Requirements:
Return the lines from the line containing "add(inlay.part, mode=Mode.SUBTRACT)" through the line containing "from mathutils.geometry import" exactly. No other line should appear in the answer.

^^^^^^^^

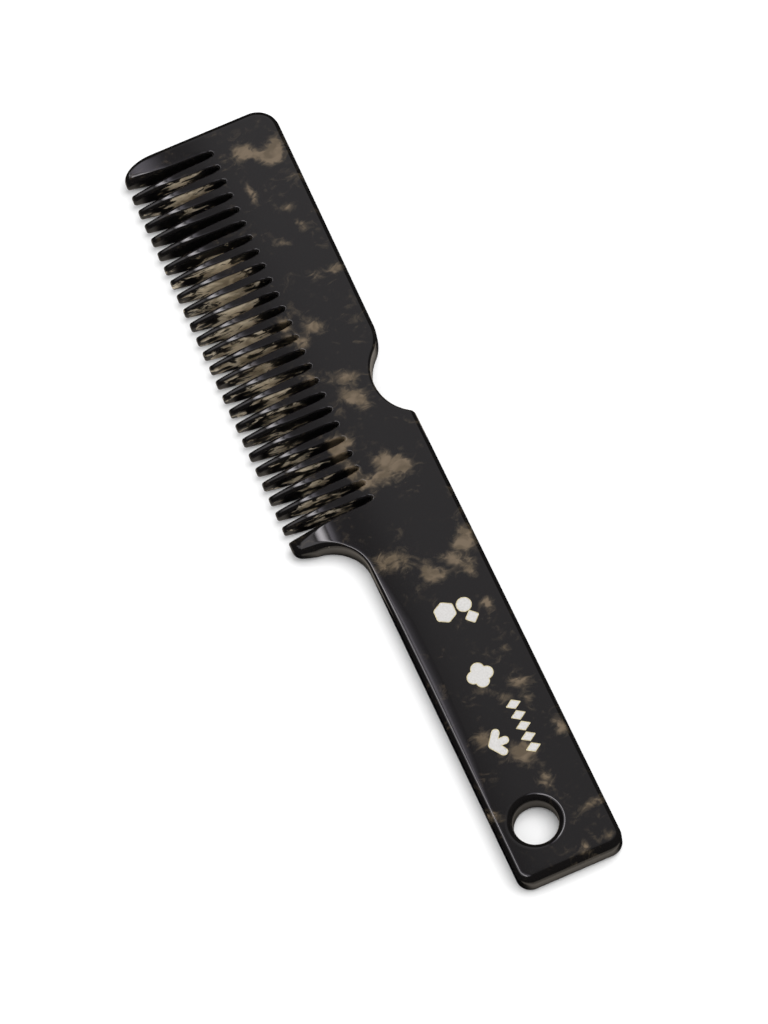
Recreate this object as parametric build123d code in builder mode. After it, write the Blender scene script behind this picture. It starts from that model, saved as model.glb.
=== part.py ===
from build123d import *
import math
import os

os.makedirs("parts", exist_ok=True)

# A one-piece handle comb sawn from polished sheet acetate, with small metal inlays bonded
# into shallow pockets on its face. The piece is divided into a handle, a bar, two guards and
# the teeth.
# Frame: X along the comb towards the hanging hole, Y from the tooth tips to the spine,
# Z up through the sheet. The origin is the middle of the box's underside.

# ---- driving dimensions, mm ----
length = 160.0                   # head end to handle end
width = 31.6                     # tooth tips to the handle's outer corner
thickness = 5.0                  # polished sheet

spine_y = 14.45                  # back of the head
head_corner_radius = 4.5
edge_radius = 1.0                # polished round of every outer edge

notch_radius = 9.0               # thumb notch between the head and the handle
notch_x = -19.0
notch_bottom_y = 10.0
notch_shoulder_radius = 7.0      # long shoulder on the head's side
notch_corner_radius = 1.3        # crisp corner on the handle's side

handle_end_width = 19.75
handle_corner_radius = 2.8
throat_x = 13.85                 # the handle's front edge turns down to the last guard here
throat_y = -4.65
throat_radius = 7.4

guard_corner_radius = 3.4        # first guard's outer corner
last_guard_tip_x = 5.3
last_guard_corner_radius = 1.9

slot_count = 25                  # between 24 teeth and a guard at each end
tooth_pitch = 3.18
first_slot_x = -74.9
teeth_top_y = -1.0               # the head's bar meets the teeth here, just below their roots
slot_root_y = 0.75
slot_root_width = 0.8
slot_width = 1.25
slot_tip_width = 2.0
slot_shoulder = 1.5              # length over which a root opens to the full width
slot_edge_radius = 0.3

runout_radius = 0.3              # round groove that slopes out of each slot's root
runout_slope = 50.0              # degrees from the face
runout_face_y = 1.35             # where the groove's axis meets the face
runout_length = 8.0              # of its cutter

taper_start_y = -7.5             # the teeth are full thickness above this line
tip_thickness = 2.6
tip_edge_radius = 0.9

hole_radius = 4.0
hole_rim_radius = 1.2
hole_x = 69.85
hole_y = 3.1

pocket_depth = 0.5
bond_thickness = 0.1             # resin under each inlay
bond_margin = 0.12               # and the line of it that shows around the inlay

disc_centre = (27.4, 7.75)
disc_radius = 1.3

lozenge_centre = (30.1, 8.2)
lozenge_size = 1.75
lozenge_corner_radius = 0.2

shield_centre = (27.4, 4.15)
shield_radius = 2.0              # to the hexagon's corners, before they are rounded
shield_corner_radius = 0.5

petal_centre = (40.9, 5.1)
petal_radius = 1.15
petal_reach = 1.2

diamond_count = 5
diamond_pitch = 2.2
diamond_width = 1.7
diamond_height = 2.5
diamond_row_centre = (52.8, 8.2)

fan_base = (53.9, 1.9)
fan_leaf_length = 2.3
fan_leaf_width = 1.3
fan_spread = 55.0                # degrees between the leaves

# ---- worked out from them ----
half = length / 2
tips_y = -width / 2
back_slope = (width / 2 - spine_y) / (half - handle_corner_radius - notch_x)
handle_back_end_y = width / 2 + handle_corner_radius * back_slope
handle_front_end_y = handle_back_end_y - handle_end_width
throat_bottom_y = throat_y - throat_radius
slot_positions = [first_slot_x + i * tooth_pitch for i in range(slot_count)]
taper_drop = (thickness - tip_thickness) / 2
overrun = 1.0                    # cutters run this far past the stock
inlay_thickness = pocket_depth - bond_thickness
face = Plane.XY.offset(thickness)


def nearest(x, y):
    """The open sketch's vertex nearest to a point."""
    return vertices().sort_by_distance((x, y))[0]


def lies_on_a_face(edge):
    """True for a slot edge on the top or bottom of the teeth, not one down a slot's corner."""
    direction = edge % 0.5
    runs_across = abs(direction.X) > 0.9999 and (edge @ 0.5).Y < 0
    return abs(direction.Z) < 0.9 and not runs_across


# ---- inlay outlines, on the top face ----
with BuildSketch(face) as disc_outline:
    with Locations(disc_centre):
        Circle(disc_radius)

with BuildSketch(face) as lozenge_outline:
    with Locations(lozenge_centre):
        Rectangle(lozenge_size, lozenge_size, rotation=45)
    fillet(vertices(), lozenge_corner_radius)

with BuildSketch(face) as shield_outline:
    with Locations(shield_centre):
        RegularPolygon(shield_radius, 6)
    fillet(vertices(), shield_corner_radius)

with BuildSketch(face) as petal_outline:
    with Locations(petal_centre):
        with PolarLocations(petal_reach, 4):
            Circle(petal_radius)
        Circle(petal_reach)

with BuildSketch(face) as diamond_row_outline:
    with Locations(diamond_row_centre):
        with GridLocations(diamond_pitch, 1, diamond_count, 1):
            Polygon(
                (-diamond_width / 2, 0),
                (0, -diamond_height / 2),
                (diamond_width / 2, 0),
                (0, diamond_height / 2),
            )

with BuildSketch(face) as fan_outline:
    for turn in (90 - fan_spread, 90, 90 + fan_spread):
        with Locations(Location((*fan_base, 0), (0, 0, turn))):
            SlotCenterPoint((fan_leaf_length / 2, 0), (fan_leaf_length, 0), fan_leaf_width)

inlay_outlines = {
    "disc": disc_outline,
    "lozenge": lozenge_outline,
    "shield": shield_outline,
    "petal": petal_outline,
    "diamond_row": diamond_row_outline,
    "fan": fan_outline,
}
pocket_outlines = {}
for name, inlay_outline in inlay_outlines.items():
    with BuildSketch(face) as pocket_outline:
        add(inlay_outline.sketch)
        offset(amount=bond_margin, kind=Kind.ARC)
    pocket_outlines[name] = pocket_outline

# ---- cutter for the end of a slot, at X = 0 ----
with BuildPart() as runout_cutter:
    with BuildSketch(
        Plane(
            origin=(0, runout_face_y, thickness),
            z_dir=(0, math.cos(math.radians(runout_slope)), math.sin(math.radians(runout_slope))),
        )
    ):
        Circle(runout_radius)
    extrude(amount=runout_length / 2, both=True)
    mirror(about=Plane.XY.offset(thickness / 2))

# ---- the whole comb, in one piece ----
with BuildPart() as comb:
    with BuildSketch():
        with BuildLine():
            Polyline(
                (-half, spine_y),
                (notch_x, spine_y),
                (half, handle_back_end_y),
                (half, handle_front_end_y),
                (throat_x, throat_y),
                (throat_x, throat_bottom_y),
                (throat_x - throat_radius, throat_bottom_y),
                (last_guard_tip_x, tips_y),
                (-half, tips_y),
                close=True,
            )
        make_face()
        with Locations((throat_x, throat_bottom_y)):
            Circle(throat_radius, mode=Mode.SUBTRACT)
        with Locations((notch_x, notch_bottom_y + notch_radius)):
            Circle(notch_radius, mode=Mode.SUBTRACT)
        notch_chord = math.sqrt(notch_radius**2 - (notch_bottom_y + notch_radius - spine_y) ** 2)
        fillet(nearest(notch_x - notch_chord, spine_y), notch_shoulder_radius)
        fillet(nearest(notch_x + notch_chord, spine_y), notch_corner_radius)
        fillet(nearest(-half, spine_y), head_corner_radius)
        fillet(nearest(-half, tips_y), guard_corner_radius)
        fillet(nearest(last_guard_tip_x, tips_y), last_guard_corner_radius)
        fillet(nearest(half, handle_back_end_y), handle_corner_radius)
        fillet(nearest(half, handle_front_end_y), handle_corner_radius)
    extrude(amount=thickness)
    fillet(edges().filter_by(Plane.XY), edge_radius)

    # hanging hole, with a rounded rim on both faces
    with Locations((hole_x, hole_y, thickness)):
        Hole(hole_radius)
    hole_rims = edges().filter_by(GeomType.CIRCLE).sort_by_distance((hole_x, hole_y, 0))
    fillet(hole_rims.filter_by(lambda rim: abs(rim.radius - hole_radius) < 0.001), hole_rim_radius)

    # both faces curve in towards the tips
    with BuildSketch(Plane.YZ.offset(-half - overrun)):
        with BuildLine():
            underside = Line((width, 0), (taper_start_y, 0))
            lower_curve = TangentArc(underside @ 1, (tips_y, taper_drop), tangent=(-1, 0))
            tip_end = Line(lower_curve @ 1, (tips_y, thickness - taper_drop))
            upper_curve = TangentArc((taper_start_y, thickness), tip_end @ 1, tangent=(-1, 0))
            top = Line(upper_curve @ 0, (width, thickness))
            Line(top @ 1, underside @ 0)
        make_face()
        fillet(vertices().filter_by_position(Axis.Y, tips_y, tips_y), tip_edge_radius)
    extrude(amount=length + 2 * overrun, mode=Mode.INTERSECT)

    # slots between the teeth, wider at the tips than at the root
    with BuildSketch():
        for slot_x in slot_positions:
            with BuildLine(Plane((slot_x, 0, 0))):
                root_start = (slot_root_width / 2, slot_root_y - slot_root_width / 2)
                root_end = (-root_start[0], root_start[1])
                root = ThreePointArc(root_start, (0, slot_root_y), root_end)
                shoulder = Line(root @ 1, (-slot_width / 2, slot_root_y - slot_shoulder))
                wall = Line(shoulder @ 1, (-slot_tip_width / 2, tips_y - overrun))
                mouth = Line(wall @ 1, (slot_tip_width / 2, tips_y - overrun))
                far_wall = Line(mouth @ 1, (slot_width / 2, slot_root_y - slot_shoulder))
                Line(far_wall @ 1, root @ 0)
            make_face()
    extrude(amount=thickness, mode=Mode.SUBTRACT)
    slot_edges = edges(Select.LAST).filter_by(lies_on_a_face)
    fillet(slot_edges, slot_edge_radius)

    # a groove slopes out of each root onto both faces
    with Locations(*[(slot_x, 0, 0) for slot_x in slot_positions]):
        add(runout_cutter.part, mode=Mode.SUBTRACT)

    # pockets for the inlays
    for pocket_outline in pocket_outlines.values():
        add(pocket_outline.sketch)
        extrude(amount=-pocket_depth, mode=Mode.SUBTRACT)

# ---- its nodes, which meet face to face, so each gap between two teeth lies between two nodes ----
handle_start = Plane.YZ.offset(throat_x)
with BuildPart() as handle:
    add(comb.part)
    split(bisect_by=handle_start, keep=Keep.TOP)

with BuildPart() as head:
    add(comb.part)
    split(bisect_by=handle_start, keep=Keep.BOTTOM)

teeth_top = Plane.XZ.offset(-teeth_top_y)
with BuildPart() as head_bar:
    add(head.part)
    split(bisect_by=teeth_top, keep=Keep.BOTTOM)

with BuildPart() as teeth:
    add(head.part)
    split(bisect_by=teeth_top, keep=Keep.TOP)

tooth_names = [f"tooth_{number:02d}" for number in range(1, slot_count)]
toothed_names = ["head_guard", *tooth_names, "throat_guard"]
body_nodes = {"handle": handle.solid(), "head_bar": head_bar.solid()}
body_nodes.update(zip(toothed_names, teeth.solids().sort_by(Axis.X), strict=True))

for name, solid in body_nodes.items():
    solid.label = name
    export_step(solid, "parts/" + name + ".step")

# ---- inlays and the resin that holds them ----
for name, inlay_outline in inlay_outlines.items():
    with BuildPart() as inlay:
        add(inlay_outline.sketch)
        extrude(amount=-inlay_thickness)
    inlay.part.label = name + "_inlay"
    export_step(inlay.part, "parts/" + name + "_inlay.step")

    with BuildPart() as bond:
        add(pocket_outlines[name].sketch)
        extrude(amount=-pocket_depth)
        add(inlay.part, mode=Mode.SUBTRACT)
    bond.part.label = name + "_bond"
    export_step(bond.part, "parts/" + name + "_bond.step")
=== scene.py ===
"""A polished acetate handle comb with small metal inlays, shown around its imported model.

Lengths in the classes are millimetres in the row frame, with Z from the sheet's underside.
X runs along the comb to the hanging hole and Y from the tooth tips to the spine.
"""

import logging
from dataclasses import dataclass, field
from enum import Enum

import bpy
import numpy as np
from mathutils import Matrix, Vector
from mathutils.geometry import delaunay_2d_cdt


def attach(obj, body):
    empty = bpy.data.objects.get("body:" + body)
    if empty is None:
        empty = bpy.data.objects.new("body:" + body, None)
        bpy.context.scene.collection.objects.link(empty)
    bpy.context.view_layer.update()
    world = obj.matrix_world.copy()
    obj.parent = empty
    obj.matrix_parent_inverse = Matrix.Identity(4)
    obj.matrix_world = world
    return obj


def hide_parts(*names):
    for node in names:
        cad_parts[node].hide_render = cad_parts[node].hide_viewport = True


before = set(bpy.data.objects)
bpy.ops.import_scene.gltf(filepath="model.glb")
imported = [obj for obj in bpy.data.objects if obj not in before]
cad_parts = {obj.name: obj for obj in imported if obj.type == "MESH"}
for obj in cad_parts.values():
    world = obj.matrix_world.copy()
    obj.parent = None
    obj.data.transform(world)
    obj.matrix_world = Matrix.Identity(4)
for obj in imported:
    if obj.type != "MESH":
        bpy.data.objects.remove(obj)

LOG = logging.getLogger("comb")
MM = 0.001
SHARP_DEGREES = 40.0             # a steeper fold shades as an edge
MERGE = 1e-7                     # points closer than this are one to the triangulation
Pair = tuple[float, float]
Colour = tuple[float, float, float]


class Slot(Enum):
    """The record's material slots."""

    ACETATE = "acetate"
    METAL = "inlay_metal"
    RESIN = "bond_resin"


# ---------------------------------------------------------------- mesh helpers


def skin(first: int, rows: int, columns: int) -> np.ndarray:
    """Quads over a grid of vertices whose columns close on themselves.

    Each face takes its corners in the order row, next row, next row and column, next column,
    so it faces along the row direction crossed with the column direction.

    Args:
        first: index of the grid's first vertex.
        rows: number of rings.
        columns: vertices in a ring.

    Returns:
        Vertex indices, four to a face.
    """
    row, column = np.meshgrid(np.arange(rows - 1), np.arange(columns), indexing="ij")
    after = (column + 1) % columns
    corners = (row * columns + column, (row + 1) * columns + column,
               (row + 1) * columns + after, row * columns + after)
    return first + np.stack([c.ravel() for c in corners], axis=1)


def cap(ring: int, columns: int, pole: int, top: bool) -> np.ndarray:
    """Triangles from a ring to a single vertex.

    Args:
        ring: index of the ring's first vertex.
        columns: vertices in the ring.
        pole: index of the single vertex.
        top: True where the pole comes before the ring.

    Returns:
        Vertex indices, three to a face.
    """
    here = ring + np.arange(columns)
    after = ring + (np.arange(columns) + 1) % columns
    centre = np.full(columns, pole)
    return np.stack([centre, here, after] if top else [centre, after, here], axis=1)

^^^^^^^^

Exercise result:
        add(inlay.part, mode=Mode.SUBTRACT)
    bond.part.label = name + "_bond"
    export_step(bond.part, "parts/" + name + "_bond.step")
=== scene.py ===
"""A polished acetate handle comb with small metal inlays, shown around its imported model.

Lengths in the classes are millimetres in the row frame, with Z from the sheet's underside.
X runs along the comb to the hanging hole and Y from the tooth tips to the spine.
"""

import logging
from dataclasses import dataclass, field
from enum import Enum

import bpy
import numpy as np
from mathutils import Matrix, Vector
from mathutils.geometry import delaunay_2d_cdt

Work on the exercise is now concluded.